Tuesday, March 17, 2009

Arcadia in my mind

kw: travel, reminiscences

When I plan a trip, I "visit" prospective motels via Google Street View. "Driving" down a street and "looking" every which way in Street View gives me an idea what a neighborhood is like. The property may look fine, but the neighborhood makes the difference.

This is a Travelodge in Pasadena at which I've stayed before; I like it pretty well. It is one of three in eastern Pasadena that I've used. Since they are all of similar quality, each time I go I choose by price.
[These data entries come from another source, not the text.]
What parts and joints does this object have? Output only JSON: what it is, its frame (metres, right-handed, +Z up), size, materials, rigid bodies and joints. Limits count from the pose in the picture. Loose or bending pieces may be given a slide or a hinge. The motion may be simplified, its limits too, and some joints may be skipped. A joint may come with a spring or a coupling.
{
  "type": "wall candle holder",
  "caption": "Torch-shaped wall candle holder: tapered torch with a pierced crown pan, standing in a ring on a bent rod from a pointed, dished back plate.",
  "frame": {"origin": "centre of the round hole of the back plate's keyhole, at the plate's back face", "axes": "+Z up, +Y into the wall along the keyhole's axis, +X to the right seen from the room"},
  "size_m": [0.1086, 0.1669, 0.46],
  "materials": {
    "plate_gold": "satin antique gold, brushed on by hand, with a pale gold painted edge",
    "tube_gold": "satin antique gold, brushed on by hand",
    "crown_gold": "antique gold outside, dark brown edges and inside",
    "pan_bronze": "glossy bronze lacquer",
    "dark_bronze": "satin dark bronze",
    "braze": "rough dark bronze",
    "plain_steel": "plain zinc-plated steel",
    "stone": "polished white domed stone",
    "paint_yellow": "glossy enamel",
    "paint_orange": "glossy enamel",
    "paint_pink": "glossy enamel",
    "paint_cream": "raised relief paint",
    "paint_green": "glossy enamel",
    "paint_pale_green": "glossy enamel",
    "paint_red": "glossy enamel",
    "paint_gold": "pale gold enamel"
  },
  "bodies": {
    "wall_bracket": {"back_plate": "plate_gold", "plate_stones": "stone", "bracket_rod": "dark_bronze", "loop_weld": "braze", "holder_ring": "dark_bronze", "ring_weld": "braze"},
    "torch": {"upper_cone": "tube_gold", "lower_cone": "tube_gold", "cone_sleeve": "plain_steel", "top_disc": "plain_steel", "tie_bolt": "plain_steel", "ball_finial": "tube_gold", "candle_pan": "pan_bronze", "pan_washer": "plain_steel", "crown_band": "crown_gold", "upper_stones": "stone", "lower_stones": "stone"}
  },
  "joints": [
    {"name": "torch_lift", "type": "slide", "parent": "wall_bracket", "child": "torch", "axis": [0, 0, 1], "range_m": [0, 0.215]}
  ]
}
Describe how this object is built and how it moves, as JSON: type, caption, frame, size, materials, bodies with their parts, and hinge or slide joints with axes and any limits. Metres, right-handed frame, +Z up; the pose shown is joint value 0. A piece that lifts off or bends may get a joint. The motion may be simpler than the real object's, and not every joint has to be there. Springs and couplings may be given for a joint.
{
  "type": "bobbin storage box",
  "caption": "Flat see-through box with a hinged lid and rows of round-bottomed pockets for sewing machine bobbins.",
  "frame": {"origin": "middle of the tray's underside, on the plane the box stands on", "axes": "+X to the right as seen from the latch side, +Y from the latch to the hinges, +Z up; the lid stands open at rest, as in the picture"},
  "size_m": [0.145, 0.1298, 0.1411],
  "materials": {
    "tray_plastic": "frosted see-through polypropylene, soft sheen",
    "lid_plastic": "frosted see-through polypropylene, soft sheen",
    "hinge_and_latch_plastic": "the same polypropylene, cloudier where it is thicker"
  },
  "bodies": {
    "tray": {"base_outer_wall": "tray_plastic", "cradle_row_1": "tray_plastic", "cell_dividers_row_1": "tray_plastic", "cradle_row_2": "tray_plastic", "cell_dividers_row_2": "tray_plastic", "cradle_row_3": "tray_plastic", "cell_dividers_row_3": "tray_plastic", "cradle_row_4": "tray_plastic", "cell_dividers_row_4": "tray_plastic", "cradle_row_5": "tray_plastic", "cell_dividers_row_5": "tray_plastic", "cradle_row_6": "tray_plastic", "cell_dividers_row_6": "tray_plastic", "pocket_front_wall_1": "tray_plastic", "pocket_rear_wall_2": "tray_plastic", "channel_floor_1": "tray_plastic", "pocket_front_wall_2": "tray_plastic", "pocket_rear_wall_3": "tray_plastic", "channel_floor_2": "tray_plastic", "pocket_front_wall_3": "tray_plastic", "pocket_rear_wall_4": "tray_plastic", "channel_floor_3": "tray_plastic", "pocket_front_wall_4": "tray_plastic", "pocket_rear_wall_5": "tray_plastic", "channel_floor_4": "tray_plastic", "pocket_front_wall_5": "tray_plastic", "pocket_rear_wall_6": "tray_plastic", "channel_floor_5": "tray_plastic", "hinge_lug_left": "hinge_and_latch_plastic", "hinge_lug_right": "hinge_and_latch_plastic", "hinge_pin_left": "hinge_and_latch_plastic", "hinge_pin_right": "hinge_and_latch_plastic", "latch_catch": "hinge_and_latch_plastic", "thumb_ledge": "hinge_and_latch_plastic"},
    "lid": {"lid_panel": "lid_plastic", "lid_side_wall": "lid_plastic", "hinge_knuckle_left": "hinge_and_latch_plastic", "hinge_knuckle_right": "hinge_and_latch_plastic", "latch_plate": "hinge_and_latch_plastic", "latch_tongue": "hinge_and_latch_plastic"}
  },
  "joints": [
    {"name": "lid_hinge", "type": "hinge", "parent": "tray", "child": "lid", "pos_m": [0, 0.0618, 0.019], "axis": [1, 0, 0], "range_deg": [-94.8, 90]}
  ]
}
I am gradually losing all my reasons to visit Pasadena. Once, all my family lived in the Pasadena-Arcadia area. Dad was the last to move, to Portland last summer. My niece will soon graduate from Occidental College, a half hour or less to the southwest, so if I don't stay in South Pasadena, I'll probably resort to this Travelodge again…for one last time.

Looking east toward Arcadia after clipping that image, I realized I was looking at an area near a place I used to live. When my parents first moved back from Ohio to California in 1967, we lived at this house in Arcadia. I lived with them there two years; they were there several years longer.

I can only recognize the house by its location. A later resident has walled in part of the front yard, hiding the front of the house. The driveway doesn't seem as steep as it did forty years ago, when I used to back my VW Bug down it, nearly always banging the bumper on the street.

That driveway used to go beside the house, to a garage behind, where Dad and I rebuilt the VW's engine, and my brother took two junked Subarus and produced one running car. None of the houses has a driveway that goes 'round back now. Everyone has added either a side garage or a bedroom. One neighbor even dug out the driveway to street level.

This was the house in which I learned to sleep through cacophony. A family hobby is antique clocks, many gathered while we lived in the Midwest. About twenty or more mantel clocks were kept running in a special set of shelves. By midnight every night, their chiming, along with the cuckooing of at least two cuckoo clocks, fairly rattled the walls. Several were Westminster chimes, with their sixteen-beat tune preceding the twelve sonorous Bongs. One was a Wellington, which has twice the melody!

I retain half a dozen antique clocks, but I keep only one of them in "bonging" trim. My family is less tolerant of midnight music than I.